Unite or be conquered
ONE building block of our democracy is that nobody is above the law. If evidence emerges that a person has committed a crime, they should be investigated.
even so, everything about the decision to inform police and MPs probing Partygate that Boris Johnson might have broken more lockdown rules at No10 and Chequers screams malevolence.
The ex-PM denies wrong-doing. And the fact is, there can’t be another politician whose actions during the pandemic have been picked over more forensically.
Scotland yard, Sue Gray, Parliament’s privileges committee… all have carried out meticulous inquiries into his conduct.
Is it really conceivable that not one of them inspected the ministerial diaries that recorded these supposedly illegal visits?
So why have fresh allegations surfaced now? It’s clear that, terrified of him making a comeback, his foes want to destroy him politically. Little wonder one supporter fumed: ‘This is the biggest stitch-up since the Bayeux Tapestry.’

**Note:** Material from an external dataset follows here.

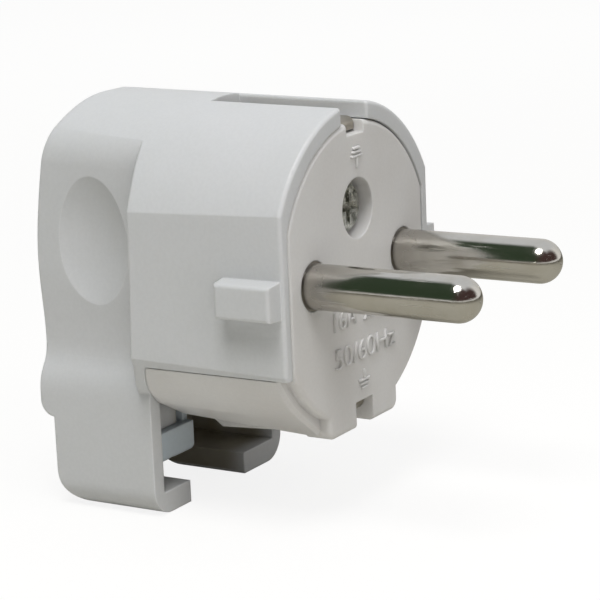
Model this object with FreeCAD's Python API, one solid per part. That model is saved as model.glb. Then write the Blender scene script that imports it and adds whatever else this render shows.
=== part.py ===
import FreeCAD, Part
import math
import os

from FreeCAD import Base

# Right-angle rewirable type F plug, millimetres.
# The origin is the centre of the engagement face, between the two pins.
# The pins point to -Y, the body lies towards +Y, the cord leaves towards -Z.

os.makedirs("parts", exist_ok=True)

V = Base.Vector

# Pins (fixed by the plug standard)
pin_d = 4.8
pin_length = 19.0
pin_pitch = 19.0
pin_root_d = 5.2
pin_root_start = 0.05
pin_gap = 0.05

# Collars that hold the pins behind the face
collar_d = 6.6
collar_thick = 1.5

# Round front of the body, built outwards from the pins and growing a little towards the rear
side_room = 2.85
flat_step = 2.09
body_flare = 0.26
flat_flare = 0.55
flat_half = pin_pitch / 2.0 + collar_d / 2.0 + side_room
flat_half_rear = flat_half + flat_flare
body_r = flat_half + flat_step
body_r_rear = body_r + body_flare
shoulder_low_y = 18.9
shoulder_mid_y = 18.35
shoulder_mid_z = 8.0
shoulder_top_y = 21.0
edge_round = 0.4
bore_room = 2.2
parting_z = -8.8
parting_gap = 0.1
collar_top_y = 17.5
collar_low_z = -12.8
collar_end_y = 21.0
collar_end_z = -13.8

# Face of the contact carrier
rim_top = 1.99
rim_low = 1.14
rim_side = 1.25
face_r_top = body_r - rim_top
face_r_low = body_r - rim_low
face_flat_half = flat_half - rim_side
face_thick = 3.2
face_round = 0.55
face_gap = 0.1
tab_half = 7.4
tab_drop = 0.7
tab_bottom = -face_r_low - tab_drop
tab_round = 1.2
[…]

It’s no secret civil servants have been trying to topple Tories whose politics they despise. But it’s deeply dispiriting that ministers and backbenchers are also stirring up trouble for Boris and home Secretary Suella Braverman, whose migration policies they loathe.
The Tories are hanging on to power by their fingertips – and if there is one thing voters hate, it’s a divided party that can’t stop fighting with each other.
Unless they soon rediscover a sense of unity, the Conservatives will be swept away on a wave of contempt at the next election.